How’s that possible? Consumers drop newspapers. They move. They game the system by signing up for discounted promotional offers, then drop the paper when the promotion ends. Lots of circulation is bad. It’s sold or delivered to people (or to dumpsters) who don’t really want it.

The total number of daily and Sunday newspaper subscriptions in the U.S. is over 60 million. The average marginal cost of a subscriber acquisition (via telemarketing, postal mail, or a contractor fee) is over $28, excluding the fixed costs of running a circulation marketing department. The industry spends in excess of $1.6 billion in marginal costs per year acquiring subscribers.

Acquiring a subscriber online costs $3.00 to $11.00. This includes a media cost, which is eliminated if the user is acquired on the company’s own Web site. The retention rate for a subscribers acquired online is dramatically higher than for those acquired by other means. Online subscribers churn at significantly less than half the normal rate. This is probably due to the large number of online users who pay with credit cards and because these readers voluntarily subscribe.

Online subscriber acquisition accounts for some 2 percent of all newspaper acquisitions. For the magazine industry, it’s 15 percent. Surveys indicate almost 25 percent of consumers would prefer to subscribe online than via mail or telemarketing.

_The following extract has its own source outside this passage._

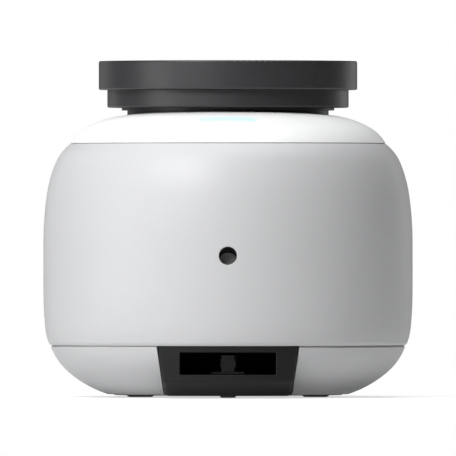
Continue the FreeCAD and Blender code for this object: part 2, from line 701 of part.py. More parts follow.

If the newspaper industry were to appropriately use the Internet for acquisition and shift telemarketing, postal mail, and sales agent costs online, it could save hundreds of millions of dollars per year.

Say an additional 20 percent of acquisitions (12 million) were made online per year. The industry would save approximately $21 per acquisition, over $250 million annually. If the churn rate on those subscribers were half those of telemarketed subscribers, the industry would save 30 percent of the total in “reacquisition” costs, the total acquisition costs for more than 3 million subscribers per year, another $60 million or so per year thereafter. Bottom line: lots of money.

Great theory. Can it work?

Yes. The NAA publications listed above cite several examples of newspaper companies using database marketing techniques and the Web to dramatically change their acquisition costs. Other industries, such as travel and airlines, have achieved this with great success.

Look at the results True North Inc.‘s email renewal programs delivered over the past two years for Hachette Filipacchi’s Woman’s Day, Car and Driver, Popular Photography, Cycle World, Sound & Vision, and Road & Track. Hachette used email to change renewing subscribers’ habits. It created a Web-only special rate, promised never to offer subscribers a lower rate, and delivered the message to subscribers at the beginning of the renewal cycle, rather than at the end as is usual in the publishing industry. That practice has trained subscribers to wait until the last possible moment to renew. They know cheaper offers are always coming.

Some results:

  • Instead of cannibalizing offline renewals, email lifted renewal when combined with direct mail. Lifts averaged 12 percent for the early mailings and 16 percent for “urgent” mailings at the end of the cycle.

  • E-mail renewal rates were as high as 6 percent for some groups, with an average of 4 percent.
  • Of those who clicked through to the sign-up landing page, conversion rates were as high as 75 percent.
  • The credit card option was used by 31 percent for Woman’s Day and 49 percent for Car & Driver.

This stuff works. A lot of money can be saved.

Newspaper management should spend time and energy using this exciting new medium as a consumer marketing channel. Stop devising ways to stunt online growth by limiting consumer access. Newspapers need more consumer channels and more consumer touch points, not fewer, to maintain appreciable consumer relevance.